Natürlich war das Problem damit noch nicht gelöst. Der junge Mann verfügte nicht einmal ansatzweise über Erikas Brillanz. »Sie sollten wirklich nicht so dumm sein, Mister Feely. Wir haben es bisher nur geschafft, die Immunreaktion zu umgehen. Dadurch sind wir in der Lage, die Eizellen zu implantieren, sie zu überwachen, die Reaktionen zu messen und die Zellen gegebenenfalls zu modifizieren. Wir werden alle Embryonen wahrscheinlich innerhalb weniger Tage nach der Implantation schon wieder verlieren. Als wir das Quagga geklont haben, haben wir über zwölfhundert Blastozysten implantiert, bevor es auch nur einer einzigen gelang, bis zur Geburt zu überleben. Für diesen Teil des Quagga-Projekts war Doktor Hoel verantwortlich, Mister Feely. Jetzt sind Sie es.«

Tims Augen wurden größer. »Aber … aber ich bin doch nur Jians Assistent. Wir müssen jemanden holen, der Erika ersetzt.«

»Es gibt niemanden«, sagte Claus. »Wir sind isoliert, und wir müssen im Verborgenen bleiben. Herzlichen Glückwunsch, Mister Feely, Sie sind gerade befördert worden.«

»Aber … aber ich kann das nicht. Sie hat eine Spezies wieder zum Leben erweckt, die ausgestorben war. Ich kann nicht – »
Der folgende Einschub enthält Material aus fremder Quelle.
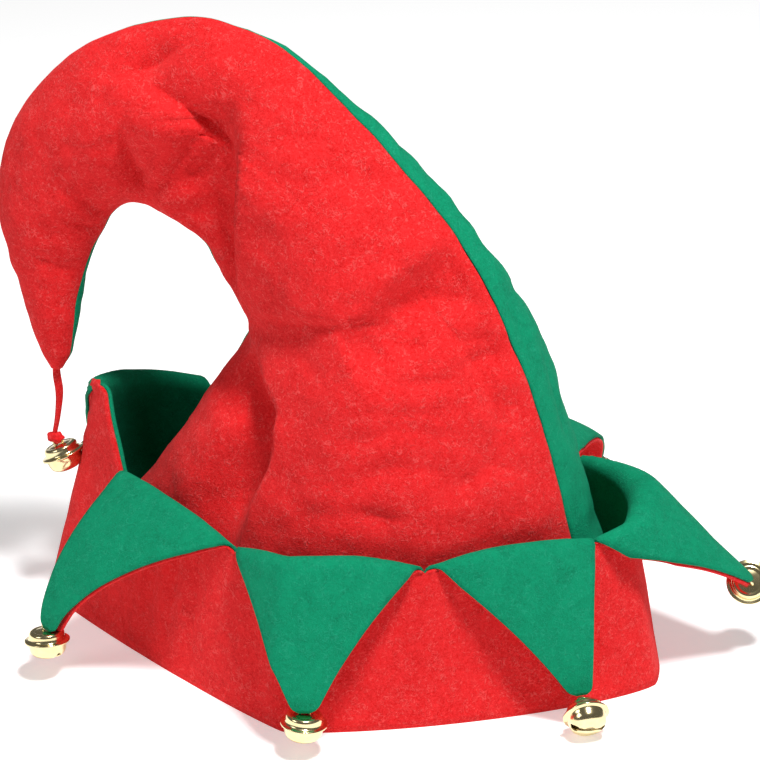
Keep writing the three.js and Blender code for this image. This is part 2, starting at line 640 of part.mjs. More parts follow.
// Felt strip at the crown's tip: starts inside the tip and ends over the bell's loop.
const tipSection = crownSection(1);
const tipMiddle = tipSection.loop[0].clone().lerp(tipSection.loop[60], 0.5);
const stripPath = new THREE.CatmullRomCurve3(
  [
    { x: 0, y: 0, down: -2 },
    { x: -0.3, y: 0, down: 3 },
    { x: 0.2, y: 0.4, down: 11 },
    { x: -0.6, y: -0.3, down: 20 },
    { x: -2.4, y: 0, down: STRIP_LENGTH },
  ].map((row) => new THREE.Vector3(tipMiddle.x + row.x, tipMiddle.y + row.y, tipMiddle.z - row.down)),
);
const stripShape = new THREE.Shape([
  new THREE.Vector2(-STRIP_WIDTH / 2, -STRIP_THICK / 2),
  new THREE.Vector2(STRIP_WIDTH / 2, -STRIP_THICK / 2),
  new THREE.Vector2(STRIP_WIDTH / 2, STRIP_THICK / 2),
  new THREE.Vector2(-STRIP_WIDTH / 2, STRIP_THICK / 2),
]);
const stripSolid = new THREE.ExtrudeGeometry(stripShape, { steps: 12, extrudePath: stripPath });
addMesh("tip_strip", stripSolid, RED, false);
const tipTop = new THREE.Vector3(-0.4, 0.05, 0.92).normalize();
const tipBell = stripPath.getPoint(1).addScaledVector(tipTop, -(BELL_HANG + LAYER_GAP));
addBell("tip_bell", tipBell, tipTop, new THREE.Vector3(0, 1, 0));

// The frame: bottom centre of everything but the strip and its bell.
const box = new THREE.Box3();
for (const mesh of group.children) {
  if (!mesh.name.startsWith("tip_")) box.expandByObject(mesh);
}
const centre = box.getCenter(new THREE.Vector3());
for (const mesh of group.children) mesh.geometry.translate(-centre.x, -centre.y, -box.min.z);

export default group;
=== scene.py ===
# Elf hat of felt: a horn-shaped crown of a red and a green panel, a turned-up cuff of two layers
# cut to points that fold outward, a jingle bell on each point and one on a strip at the peak.
import math

import bmesh
import bpy
import numpy as np
from mathutils import Matrix, Vector, noise


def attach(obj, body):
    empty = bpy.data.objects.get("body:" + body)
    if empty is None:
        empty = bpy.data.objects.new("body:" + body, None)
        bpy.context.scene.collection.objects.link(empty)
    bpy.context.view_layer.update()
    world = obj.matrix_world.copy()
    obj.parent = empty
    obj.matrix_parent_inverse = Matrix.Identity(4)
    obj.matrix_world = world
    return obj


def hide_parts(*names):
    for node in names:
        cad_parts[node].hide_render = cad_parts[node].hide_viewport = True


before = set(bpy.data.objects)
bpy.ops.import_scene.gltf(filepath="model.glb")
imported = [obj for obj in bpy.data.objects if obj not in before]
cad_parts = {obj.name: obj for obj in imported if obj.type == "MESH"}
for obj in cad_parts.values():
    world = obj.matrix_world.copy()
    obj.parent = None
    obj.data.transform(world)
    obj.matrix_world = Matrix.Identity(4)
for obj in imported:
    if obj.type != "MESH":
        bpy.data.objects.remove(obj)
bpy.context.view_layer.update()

# Camera and studio: the hat stands on a white sweep, seen a little from its right and from above.
# A soft key light is almost overhead, a little to the right, with a weak fill from the left and a
# faint even surround.
look_at = Vector((0.0022, -0.0117, 0.1055))
turn, height = math.radians(16.9), math.radians(25)
toward_camera = Vector((
    math.cos(height) * math.sin(turn),
    -math.cos(height) * math.cos(turn),
    math.sin(height),
))
camera_data = bpy.data.cameras.new("camera")
camera_data.sensor_width = 36
camera_data.lens = 135.24
camera_data.clip_end = 20
floor_half = 3
camera = bpy.data.objects.new("camera", camera_data)
camera.location = look_at + toward_camera
camera.rotation_euler = toward_camera.to_track_quat("Z", "Y").to_euler()
bpy.context.collection.objects.link(camera)
bpy.context.scene.camera = camera
bpy.context.scene.view_settings.view_transform = "Standard"

sweep_mesh = bpy.data.meshes.new("floor")
sweep = bmesh.new()
bmesh.ops.create_grid(sweep, x_segments=1, y_segments=1, size=floor_half)
sweep.to_mesh(sweep_mesh)
sweep.free()
floor = bpy.data.objects.new("floor", sweep_mesh)
bpy.context.collection.objects.link(floor)
paper = bpy.data.materials.new("white_paper")
paper.use_nodes = True
paper_shader = paper.node_tree.nodes["Principled BSDF"]
paper_shader.inputs["Base Color"].default_value = (0.93, 0.93, 0.93, 1)
paper_shader.inputs["Roughness"].default_value = 0.8
paper_shader.inputs["Emission Color"].default_value = (1, 1, 1, 1)
paper_shader.inputs["Emission Strength"].default_value = 0.42
floor.data.materials.append(paper)

world = bpy.data.worlds.new("surround")
bpy.context.scene.world = world
world.use_nodes = True
surround = world.node_tree.nodes["Background"]
surround.inputs["Color"].default_value = (1, 1, 1, 1)
surround.inputs["Strength"].default_value = 0.12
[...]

»Sie können, und sie werden«, sagte Claus. »Es ist Zeit, dass Sie erwachsen werden, Mister Feely. Den Tod von Millionen Menschen zu vermeiden, liegt jetzt direkt in Ihren Händen.«

Tim blinzelte. Er machte den Mund auf, um etwas zu sagen, musste jedoch plötzlich würgen. Er rannte zu einem Papierkorb und übergab sich.